▶ [Exercise description]: Using the data below, repeat all of it precisely.

begin Provided material

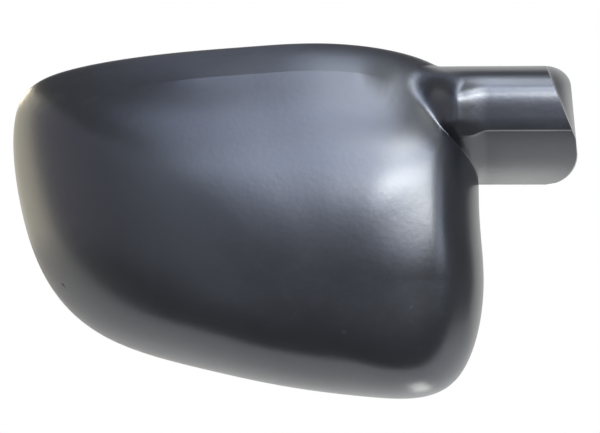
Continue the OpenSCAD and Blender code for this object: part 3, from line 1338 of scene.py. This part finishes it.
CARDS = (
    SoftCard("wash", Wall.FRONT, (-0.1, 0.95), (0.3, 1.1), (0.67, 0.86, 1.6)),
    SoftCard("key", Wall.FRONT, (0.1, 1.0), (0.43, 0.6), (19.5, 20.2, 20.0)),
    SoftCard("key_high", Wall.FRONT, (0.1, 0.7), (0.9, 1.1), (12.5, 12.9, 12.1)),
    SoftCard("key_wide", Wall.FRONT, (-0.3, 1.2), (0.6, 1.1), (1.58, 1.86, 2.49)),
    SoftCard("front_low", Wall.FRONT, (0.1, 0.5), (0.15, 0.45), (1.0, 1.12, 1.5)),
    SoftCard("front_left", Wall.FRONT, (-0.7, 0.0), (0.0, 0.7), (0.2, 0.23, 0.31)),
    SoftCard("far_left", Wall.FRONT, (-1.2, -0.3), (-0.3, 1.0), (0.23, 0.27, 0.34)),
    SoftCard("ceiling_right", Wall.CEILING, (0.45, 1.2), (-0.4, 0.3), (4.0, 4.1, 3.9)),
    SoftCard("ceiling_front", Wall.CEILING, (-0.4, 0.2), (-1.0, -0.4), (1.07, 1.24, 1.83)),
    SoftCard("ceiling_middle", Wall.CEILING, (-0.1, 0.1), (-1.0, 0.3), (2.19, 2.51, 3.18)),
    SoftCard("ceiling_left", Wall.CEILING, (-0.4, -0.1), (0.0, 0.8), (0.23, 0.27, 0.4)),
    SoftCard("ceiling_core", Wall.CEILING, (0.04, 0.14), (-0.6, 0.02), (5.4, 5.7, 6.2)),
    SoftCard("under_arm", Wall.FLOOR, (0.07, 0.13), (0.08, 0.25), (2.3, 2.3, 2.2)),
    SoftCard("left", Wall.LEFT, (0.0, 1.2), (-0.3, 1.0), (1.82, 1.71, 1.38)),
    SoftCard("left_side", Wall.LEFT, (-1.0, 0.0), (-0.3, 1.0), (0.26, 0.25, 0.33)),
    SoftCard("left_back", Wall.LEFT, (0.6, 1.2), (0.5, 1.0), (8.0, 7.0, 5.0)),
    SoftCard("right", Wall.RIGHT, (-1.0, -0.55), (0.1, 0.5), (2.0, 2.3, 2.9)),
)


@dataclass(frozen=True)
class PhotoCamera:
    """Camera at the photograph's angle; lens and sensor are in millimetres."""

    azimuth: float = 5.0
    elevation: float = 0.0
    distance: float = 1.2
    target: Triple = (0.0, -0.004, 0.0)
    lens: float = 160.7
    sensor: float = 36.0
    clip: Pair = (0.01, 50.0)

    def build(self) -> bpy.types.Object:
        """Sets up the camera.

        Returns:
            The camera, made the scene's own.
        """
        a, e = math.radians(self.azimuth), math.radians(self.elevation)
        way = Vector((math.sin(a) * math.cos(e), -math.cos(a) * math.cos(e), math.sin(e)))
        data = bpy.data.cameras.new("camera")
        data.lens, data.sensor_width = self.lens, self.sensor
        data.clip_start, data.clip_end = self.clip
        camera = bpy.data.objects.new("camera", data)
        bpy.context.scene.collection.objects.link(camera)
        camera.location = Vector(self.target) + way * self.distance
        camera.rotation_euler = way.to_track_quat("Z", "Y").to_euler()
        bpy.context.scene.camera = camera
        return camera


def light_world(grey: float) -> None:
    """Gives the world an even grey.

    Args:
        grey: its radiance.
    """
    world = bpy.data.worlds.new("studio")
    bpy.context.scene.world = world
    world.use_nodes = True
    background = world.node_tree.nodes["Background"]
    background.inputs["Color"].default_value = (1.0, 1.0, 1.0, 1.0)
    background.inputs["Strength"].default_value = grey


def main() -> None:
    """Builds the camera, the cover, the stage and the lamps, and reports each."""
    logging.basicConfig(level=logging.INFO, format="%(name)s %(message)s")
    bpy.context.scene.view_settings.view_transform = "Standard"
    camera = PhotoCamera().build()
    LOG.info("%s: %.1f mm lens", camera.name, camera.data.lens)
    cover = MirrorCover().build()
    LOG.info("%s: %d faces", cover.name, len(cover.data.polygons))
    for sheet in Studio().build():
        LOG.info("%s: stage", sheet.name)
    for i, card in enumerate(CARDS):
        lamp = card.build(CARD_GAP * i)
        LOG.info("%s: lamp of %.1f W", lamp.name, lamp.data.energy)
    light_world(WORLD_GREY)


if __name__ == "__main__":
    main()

end Provided material

▶ [The reply]:
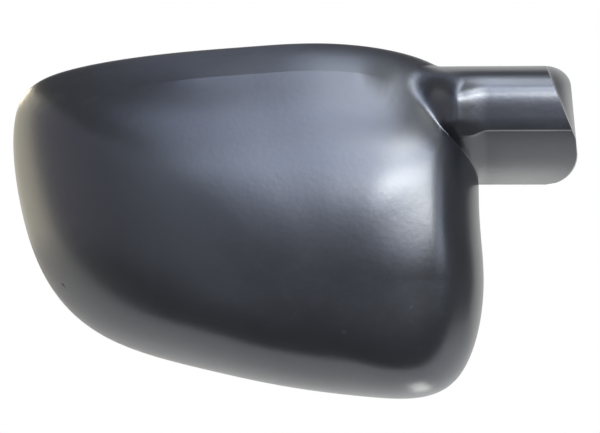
Continue the OpenSCAD and Blender code for this object: part 3, from line 1338 of scene.py. This part finishes it.
CARDS = (
    SoftCard("wash", Wall.FRONT, (-0.1, 0.95), (0.3, 1.1), (0.67, 0.86, 1.6)),
    SoftCard("key", Wall.FRONT, (0.1, 1.0), (0.43, 0.6), (19.5, 20.2, 20.0)),
    SoftCard("key_high", Wall.FRONT, (0.1, 0.7), (0.9, 1.1), (12.5, 12.9, 12.1)),
    SoftCard("key_wide", Wall.FRONT, (-0.3, 1.2), (0.6, 1.1), (1.58, 1.86, 2.49)),
    SoftCard("front_low", Wall.FRONT, (0.1, 0.5), (0.15, 0.45), (1.0, 1.12, 1.5)),
    SoftCard("front_left", Wall.FRONT, (-0.7, 0.0), (0.0, 0.7), (0.2, 0.23, 0.31)),
    SoftCard("far_left", Wall.FRONT, (-1.2, -0.3), (-0.3, 1.0), (0.23, 0.27, 0.34)),
    SoftCard("ceiling_right", Wall.CEILING, (0.45, 1.2), (-0.4, 0.3), (4.0, 4.1, 3.9)),
    SoftCard("ceiling_front", Wall.CEILING, (-0.4, 0.2), (-1.0, -0.4), (1.07, 1.24, 1.83)),
    SoftCard("ceiling_middle", Wall.CEILING, (-0.1, 0.1), (-1.0, 0.3), (2.19, 2.51, 3.18)),
    SoftCard("ceiling_left", Wall.CEILING, (-0.4, -0.1), (0.0, 0.8), (0.23, 0.27, 0.4)),
    SoftCard("ceiling_core", Wall.CEILING, (0.04, 0.14), (-0.6, 0.02), (5.4, 5.7, 6.2)),
    SoftCard("under_arm", Wall.FLOOR, (0.07, 0.13), (0.08, 0.25), (2.3, 2.3, 2.2)),
    SoftCard("left", Wall.LEFT, (0.0, 1.2), (-0.3, 1.0), (1.82, 1.71, 1.38)),
    SoftCard("left_side", Wall.LEFT, (-1.0, 0.0), (-0.3, 1.0), (0.26, 0.25, 0.33)),
    SoftCard("left_back", Wall.LEFT, (0.6, 1.2), (0.5, 1.0), (8.0, 7.0, 5.0)),
    SoftCard("right", Wall.RIGHT, (-1.0, -0.55), (0.1, 0.5), (2.0, 2.3, 2.9)),
)


@dataclass(frozen=True)
class PhotoCamera:
    """Camera at the photograph's angle; lens and sensor are in millimetres."""

    azimuth: float = 5.0
    elevation: float = 0.0
    distance: float = 1.2
    target: Triple = (0.0, -0.004, 0.0)
    lens: float = 160.7
    sensor: float = 36.0
    clip: Pair = (0.01, 50.0)

    def build(self) -> bpy.types.Object:
        """Sets up the camera.

        Returns:
            The camera, made the scene's own.
        """
        a, e = math.radians(self.azimuth), math.radians(self.elevation)
        way = Vector((math.sin(a) * math.cos(e), -math.cos(a) * math.cos(e), math.sin(e)))
        data = bpy.data.cameras.new("camera")
        data.lens, data.sensor_width = self.lens, self.sensor
        data.clip_start, data.clip_end = self.clip
        camera = bpy.data.objects.new("camera", data)
        bpy.context.scene.collection.objects.link(camera)
        camera.location = Vector(self.target) + way * self.distance
        camera.rotation_euler = way.to_track_quat("Z", "Y").to_euler()
        bpy.context.scene.camera = camera
        return camera


def light_world(grey: float) -> None:
    """Gives the world an even grey.

    Args:
        grey: its radiance.
    """
    world = bpy.data.worlds.new("studio")
    bpy.context.scene.world = world
    world.use_nodes = True
    background = world.node_tree.nodes["Background"]
    background.inputs["Color"].default_value = (1.0, 1.0, 1.0, 1.0)
    background.inputs["Strength"].default_value = grey


def main() -> None:
    """Builds the camera, the cover, the stage and the lamps, and reports each."""
    logging.basicConfig(level=logging.INFO, format="%(name)s %(message)s")
    bpy.context.scene.view_settings.view_transform = "Standard"
    camera = PhotoCamera().build()
    LOG.info("%s: %.1f mm lens", camera.name, camera.data.lens)
    cover = MirrorCover().build()
    LOG.info("%s: %d faces", cover.name, len(cover.data.polygons))
    for sheet in Studio().build():
        LOG.info("%s: stage", sheet.name)
    for i, card in enumerate(CARDS):
        lamp = card.build(CARD_GAP * i)
        LOG.info("%s: lamp of %.1f W", lamp.name, lamp.data.energy)
    light_world(WORLD_GREY)


if __name__ == "__main__":
    main()